In a poor condition, above Mereruka's head, are the remains of seven columns of text, which contain his names and some of his titles ( and ). The first (right) column having the title
"Inspector of Prophets of the Pyramid 'The-Places-of-Teti-Son-of-Re-are-Enduring'". The last three columns ending with his two names.
Behind him stand several rows of male servants with their arms folded in different ways.

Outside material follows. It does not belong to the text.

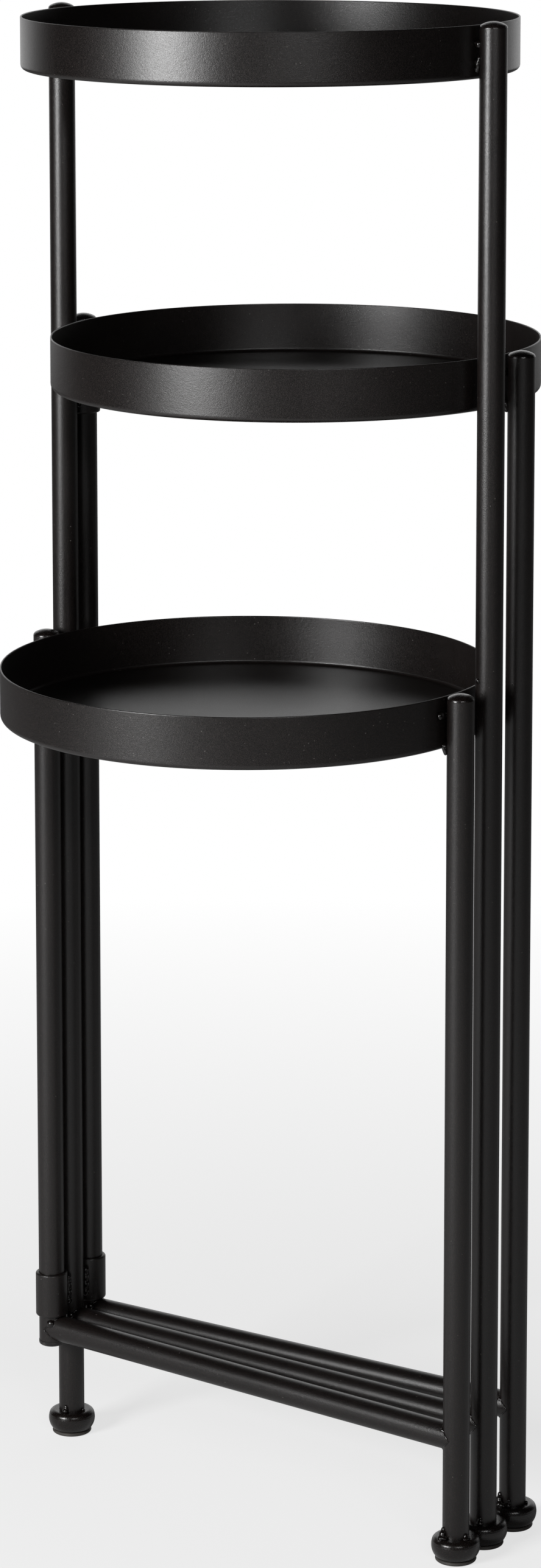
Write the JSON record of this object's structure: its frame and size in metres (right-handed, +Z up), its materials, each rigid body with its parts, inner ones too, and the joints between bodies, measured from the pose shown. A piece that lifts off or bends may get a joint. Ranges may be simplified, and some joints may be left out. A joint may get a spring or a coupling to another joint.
{
  "type": "folding plant stand",
  "caption": "Folding black steel plant stand: round rimmed trays on narrow ladder frames, side frames swing on one hub leg.",
  "frame": {"origin": "on the floor at the middle of the bounding box of the folded stand", "axes": "+Z up; +X from the hub leg towards the tall post; the low tray's frame lies on the -Y side and the middle tray's frame on the +Y side"},
  "size_m": [0.3396, 0.3438, 0.9072],
  "materials": {
    "painted_tube": "satin black powder coat with a fine orange-peel texture",
    "painted_tray": "satin black powder coat with a fine orange-peel texture",
    "painted_cap": "satin black powder coat with a fine orange-peel texture",
    "painted_foot": "satin black powder coat with a fine orange-peel texture",
    "painted_sleeve": "satin black powder coat with a fine orange-peel texture",
    "painted_weld": "satin black powder coat with a fine orange-peel texture",
    "glide_plastic": "dull dark grey-brown moulded plastic",
    "plug_plastic": "dull black moulded plastic"
  },
  "bodies": {
    "tall_frame": {"hub_leg": "painted_tube", "tall_post": "painted_tube", "tall_rail": "painted_tube", "top_tray": "painted_tray", "hub_leg_cap": "painted_cap", "tall_post_cap": "painted_cap", "hub_foot": "painted_foot", "tall_foot": "painted_foot", "hub_glide": "glide_plastic", "tall_glide": "glide_plastic", "front_lower_sleeve": "painted_sleeve", "front_upper_sleeve": "painted_sleeve", "rear_lower_sleeve": "painted_sleeve", "rear_upper_sleeve": "painted_sleeve", "sleeve_welds": "painted_weld", "top_tray_welds": "painted_weld", "tall_rail_welds": "painted_weld", "tall_foot_welds": "painted_weld", "tall_post_bead": "painted_weld"},
    "front_frame": {"front_hinge_post": "painted_tube", "front_post": "painted_tube", "front_rail": "painted_tube", "low_tray": "painted_tray", "front_hinge_cap": "painted_cap", "front_post_cap": "painted_cap", "front_end_plug": "plug_plastic", "front_foot": "painted_foot", "front_glide": "glide_plastic", "low_tray_welds": "painted_weld", "front_rail_welds": "painted_weld", "front_foot_welds": "painted_weld"},
    "rear_frame": {"rear_hinge_post": "painted_tube", "rear_post": "painted_tube", "rear_rail": "painted_tube", "middle_tray": "painted_tray", "rear_hinge_cap": "painted_cap", "rear_post_cap": "painted_cap", "rear_end_plug": "plug_plastic", "rear_foot": "painted_foot", "rear_glide": "glide_plastic", "middle_tray_welds": "painted_weld", "rear_rail_welds": "painted_weld", "rear_foot_welds": "painted_weld"}
  },
  "joints": [
    {"name": "front_hinge", "type": "hinge", "parent": "tall_frame", "child": "front_frame", "pos_m": [-0.1552, -0.02048, 0.285], "axis": [0, 0, -1], "range_deg": [0, 178]},
    {"name": "rear_hinge", "type": "hinge", "parent": "tall_frame", "child": "rear_frame", "pos_m": [-0.1552, 0.01872, 0.38], "axis": [0, 0, 1], "range_deg": [-0.6, 177.3]}
  ]
}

The couple are separated from several registers of servants coming towards them by a column of text which titles the scene:
"Observing the sealed (things) and clothing brought from the residence, as a boon which the king gives for the honoured one, Meri". In the lower register two men hold two pieces of material, followed by four transporting chests and finally two scribes follow them carrying a palette under their arm. The title of this register, written above, describes the scene
"Bringing chests and clothing, which are brought to him from the residence, as a boon which the king (gives) ". In the second register, men hold in their arms large vases of different shapes. Above them, is the description of the scene
"Bringing Hs-vases and vase stands, which are brought to him from the residence, as a boon which the king (gives) ". The characters of the third register transport three chests of linen. The text, along the heads of five of the six men is lost.
A further register existed above these, but only a small fraction has survived.
Of the four limestone pillars which stand inside this chamber, only the two at the northern end have survived. The two at the south end were constructed in modern times to show their original positions and to support the ceiling.
All faces of the two original pillars have survived, almost to full height. The pillars are all stood on plinths. All surfaces have a red background into which is engraved the standing figure and text, in sunken relief. Each pillar shows a standing figure of Mereruka at the bottom, below which is the obligatory undecorated dado area. Above the figure are two incomplete columns of text giving different titles of the deceased. On the north and south sides Mereruka faces to the west, on the east side to the north, and on the west side to the south.